Life in the Green Sahara

The Sahara today is known for its endless sand seas of dunes under a scorching hot sun. 

But that region didn’t always look like that. 

Between 5,000 and 14,000 years ago, the Sahara hosted lush vegetation, with rivers and lakes, and was home to a variety of animals, including humans. 

Now, researchers say they may have found details of the lives of those who lived in this landscape after successfully analyzing the DNA of two naturally mummified livestock herders who lived there 7,000 years ago, explained the Smithsonian Magazine. 

In the early 2000s, researchers found the skeletons of 15 ancient humans in what is now southwestern Libya in a rock shelter named Takarkori, along with pottery shards and rock art.
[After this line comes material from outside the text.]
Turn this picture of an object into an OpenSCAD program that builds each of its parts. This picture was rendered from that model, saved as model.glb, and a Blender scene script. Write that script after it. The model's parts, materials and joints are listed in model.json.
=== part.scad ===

They theorized that these people survived by hunting, fishing, and herding animals. 

According to a new study, this population of ancient humans was previously unknown, largely genetically distinct from others, whose remains have been studied, and didn’t show significant genetic influence from sub-Saharan populations to the south nor from Near Eastern and prehistoric European groups to the north, study co-author Johannes Krause told Reuters. 
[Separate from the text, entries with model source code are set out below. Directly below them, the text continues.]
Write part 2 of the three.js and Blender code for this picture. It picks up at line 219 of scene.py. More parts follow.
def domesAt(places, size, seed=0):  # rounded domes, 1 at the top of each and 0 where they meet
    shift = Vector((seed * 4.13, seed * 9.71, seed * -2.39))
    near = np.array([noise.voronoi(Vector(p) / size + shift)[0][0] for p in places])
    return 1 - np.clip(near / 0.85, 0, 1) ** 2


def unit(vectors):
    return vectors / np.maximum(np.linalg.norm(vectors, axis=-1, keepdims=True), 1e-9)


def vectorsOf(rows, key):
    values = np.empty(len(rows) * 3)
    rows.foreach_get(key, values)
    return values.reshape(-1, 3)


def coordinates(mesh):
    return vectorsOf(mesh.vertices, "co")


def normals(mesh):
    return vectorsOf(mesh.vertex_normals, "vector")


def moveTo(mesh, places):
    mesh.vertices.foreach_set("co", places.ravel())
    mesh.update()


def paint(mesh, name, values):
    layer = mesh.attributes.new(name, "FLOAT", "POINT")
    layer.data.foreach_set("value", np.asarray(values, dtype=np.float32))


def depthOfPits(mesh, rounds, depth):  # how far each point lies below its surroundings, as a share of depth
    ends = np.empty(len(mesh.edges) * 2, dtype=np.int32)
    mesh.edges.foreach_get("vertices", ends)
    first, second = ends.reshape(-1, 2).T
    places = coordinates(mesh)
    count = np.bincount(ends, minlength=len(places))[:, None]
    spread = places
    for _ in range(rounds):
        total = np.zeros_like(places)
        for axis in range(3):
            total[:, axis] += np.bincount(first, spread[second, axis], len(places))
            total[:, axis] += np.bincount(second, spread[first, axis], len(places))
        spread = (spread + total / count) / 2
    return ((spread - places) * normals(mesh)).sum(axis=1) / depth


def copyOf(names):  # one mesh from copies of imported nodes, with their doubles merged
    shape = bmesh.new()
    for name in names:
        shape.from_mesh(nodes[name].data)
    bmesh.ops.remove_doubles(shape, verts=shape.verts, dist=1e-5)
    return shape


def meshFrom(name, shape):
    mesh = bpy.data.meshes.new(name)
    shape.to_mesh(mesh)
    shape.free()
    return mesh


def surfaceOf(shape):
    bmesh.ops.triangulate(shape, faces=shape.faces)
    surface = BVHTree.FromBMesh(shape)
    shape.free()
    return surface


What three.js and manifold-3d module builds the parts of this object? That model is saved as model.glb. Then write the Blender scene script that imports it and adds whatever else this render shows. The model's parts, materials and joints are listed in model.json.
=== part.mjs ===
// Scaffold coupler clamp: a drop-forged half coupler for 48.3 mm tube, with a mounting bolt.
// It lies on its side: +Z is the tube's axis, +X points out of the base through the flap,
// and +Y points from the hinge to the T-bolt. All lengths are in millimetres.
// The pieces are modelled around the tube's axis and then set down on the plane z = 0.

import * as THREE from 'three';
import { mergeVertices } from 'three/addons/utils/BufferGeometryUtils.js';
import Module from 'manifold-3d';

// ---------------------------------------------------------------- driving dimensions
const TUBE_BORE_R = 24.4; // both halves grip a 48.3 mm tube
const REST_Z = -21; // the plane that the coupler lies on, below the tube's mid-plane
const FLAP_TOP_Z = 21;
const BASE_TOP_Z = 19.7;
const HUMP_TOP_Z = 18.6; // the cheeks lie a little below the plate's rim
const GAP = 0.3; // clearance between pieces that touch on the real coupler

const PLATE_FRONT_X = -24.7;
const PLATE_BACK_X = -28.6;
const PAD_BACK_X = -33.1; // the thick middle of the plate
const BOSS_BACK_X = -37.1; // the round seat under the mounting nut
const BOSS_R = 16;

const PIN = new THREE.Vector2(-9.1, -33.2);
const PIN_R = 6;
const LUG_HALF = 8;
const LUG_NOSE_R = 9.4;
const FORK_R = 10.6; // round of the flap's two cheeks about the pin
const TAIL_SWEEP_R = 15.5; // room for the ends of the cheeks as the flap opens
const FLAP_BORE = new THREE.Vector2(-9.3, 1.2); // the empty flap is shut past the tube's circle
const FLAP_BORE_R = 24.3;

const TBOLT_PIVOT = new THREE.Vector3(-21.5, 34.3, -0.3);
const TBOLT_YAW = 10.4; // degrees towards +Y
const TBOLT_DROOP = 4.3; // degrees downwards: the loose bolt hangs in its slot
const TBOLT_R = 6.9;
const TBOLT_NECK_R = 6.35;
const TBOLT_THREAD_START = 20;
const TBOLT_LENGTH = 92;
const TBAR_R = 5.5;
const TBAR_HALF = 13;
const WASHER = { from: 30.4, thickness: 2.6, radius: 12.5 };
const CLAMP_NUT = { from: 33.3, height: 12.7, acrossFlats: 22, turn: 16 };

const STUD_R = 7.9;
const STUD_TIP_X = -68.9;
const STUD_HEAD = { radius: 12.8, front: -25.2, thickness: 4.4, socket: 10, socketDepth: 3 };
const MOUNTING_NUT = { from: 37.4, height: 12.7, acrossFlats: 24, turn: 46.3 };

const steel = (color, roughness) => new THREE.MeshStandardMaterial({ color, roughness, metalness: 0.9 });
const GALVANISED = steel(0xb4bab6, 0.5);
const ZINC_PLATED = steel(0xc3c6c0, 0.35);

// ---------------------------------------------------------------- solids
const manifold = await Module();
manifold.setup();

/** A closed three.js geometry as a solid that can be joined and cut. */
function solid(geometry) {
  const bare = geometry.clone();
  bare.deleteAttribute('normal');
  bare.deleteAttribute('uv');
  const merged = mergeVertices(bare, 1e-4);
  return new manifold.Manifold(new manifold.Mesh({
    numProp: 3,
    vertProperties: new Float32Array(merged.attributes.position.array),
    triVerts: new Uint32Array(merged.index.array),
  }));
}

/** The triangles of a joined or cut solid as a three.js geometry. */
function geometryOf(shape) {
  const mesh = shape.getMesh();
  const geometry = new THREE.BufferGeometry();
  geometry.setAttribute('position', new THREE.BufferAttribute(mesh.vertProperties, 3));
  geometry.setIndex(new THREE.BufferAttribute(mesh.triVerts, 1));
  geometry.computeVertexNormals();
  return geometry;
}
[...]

The two skeletons researchers analyzed were remarkably well-preserved, with skin, ligaments, and soft tissue still intact. Researchers believe they come from two women in their 40s who died around 5,000 BCE, according to CNN. 

Initially, only mitochondrial DNA was recovered, which is passed down from mothers, but full genome sequencing later provided a clearer picture of the mummies’ ancestry: Researchers say it is likely that so-called Green Sahara individuals split from the ancestors of sub-Saharan Africans around 50,000 years ago. 
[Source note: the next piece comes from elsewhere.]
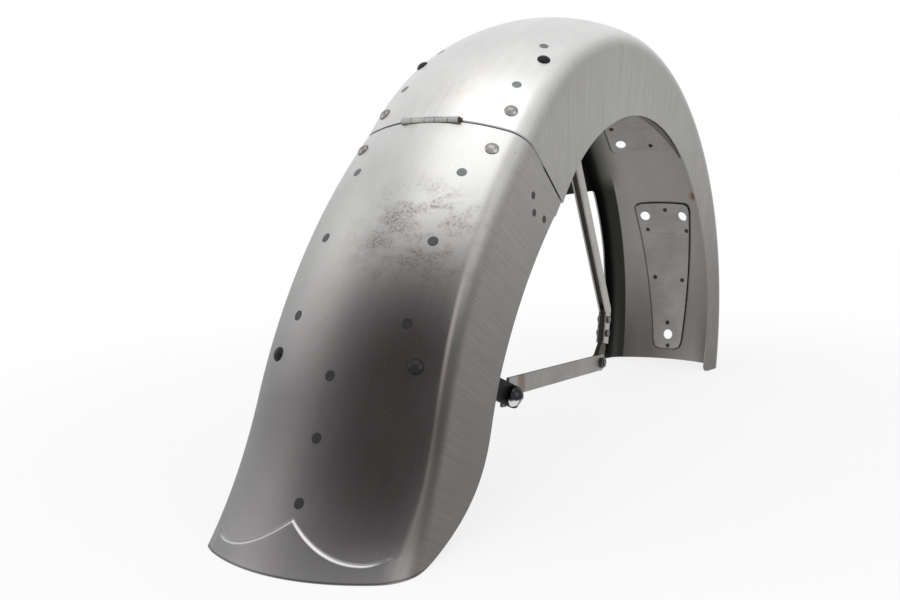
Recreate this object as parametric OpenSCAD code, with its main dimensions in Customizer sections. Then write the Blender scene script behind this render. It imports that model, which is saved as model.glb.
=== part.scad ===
// Hinged rear fender for a motorcycle with a sixteen inch wheel.
// Two pressed steel sections meet in a five knuckle hinge on the crown.
// X points forward, Y to the left and Z up; the fender stands on its two cut ends.

/* [Shell] */
// Outer radius of the crown about the wheel centre
crown_r = 365; // [340:1:400]
// Height of the wheel centre above the ends of the fender
wheel_h = 96; // [80:1:115]
// Half width of the front section at its lower end
front_half_w = 89; // [80:0.5:96]
// Half width at the seam
seam_half_w = 90; // [82:0.5:100]
// Half width of the tail section at its lower end
tail_half_w = 98; // [88:0.5:108]
// Thickness of the pressed sheet
sheet_t = 2; // [1.2:0.1:2.5]
// Radius of the crown across its width
crown_cross_r = 180; // [150:1:260]
// Outer corner radius between crown and walls
corner_r = 26; // [18:1:32]
// How far the front walls close in over lean_depth, at the lower end
mouth_lean = 22; // [0:1:26]

/* [Wheel opening] */
// Radius of the wheel opening in the walls
arch_r = 265; // [245:1:275]
// Centre of the wheel opening ahead of the wheel centre
arch_x = 32; // [20:1:40]
// Centre of the wheel opening below the wheel centre
arch_drop = 9; // [0:1:15]
// Greatest depth of the front walls towards the seam
front_skirt = 118; // [105:1:122]
// Top edge of the chain side opening above the ends
chain_open_h = 256; // [220:1:262]
// Front edge of the chain side opening ahead of the wheel centre
chain_open_x = 317; // [300:1:325]
// Corner radius of the chain side opening
chain_open_r = 46; // [20:1:60]

/* [Seam and hinge] */
// Angle of the seam above the forward horizontal
seam_a = 137.4; // [130:0.1:142]
// Gap between the two sections
seam_gap = 2.2; // [1.2:0.1:3]
// Outer radius of the hinge knuckles
knuckle_r = 3.3; // [3:0.1:5]
// Length of each of the three front knuckles
front_knuckle_l = 10.5; // [8:0.5:14]
// Length of each of the two tail knuckles
tail_knuckle_l = 13.5; // [11:0.5:18]
// Gap between neighbouring knuckles
knuckle_gap = 0.5; // [0.3:0.1:1]
// Radius of the hinge pin
pin_r = 1.6; // [1.2:0.1:2]
// Free radius around the pin in the tail knuckles
pin_play = 0.05; // [0.03:0.01:0.1]

/* [Tail] */
// Slope of the tail crown at the seam, below horizontal
tail_start_a = 39; // [36:0.5:46]
// Radius of the upper tail
tail_r = 554; // [480:1:700]
// Turn of the upper tail
tail_turn_a = 29; // [24:0.5:32]
// Radius of the flared lip
flare_r = 540; // [400:1:700]
// Depth of the tail walls at the seam
tail_skirt_top = 114; // [100:1:118]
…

From there, they somehow managed to remain genetically isolated for tens of thousands of years – a finding that surprised researchers. 

They resemble “living fossils,” Krause told the BBC. “If you’d told me these genomes were 40,000 years old, I would have believed it,” he added. 

More research is needed to have a better representation of those who lived in the Green Sahara at the time, but the study is an important contribution to the understanding of human ancestry.  

“Research is just beginning to reveal Africa’s complex population history, uncovering lineages barely detectable in the genomes of present-day people,” wrote Mary Prendergast, an anthropologist not involved in the study, in Nature.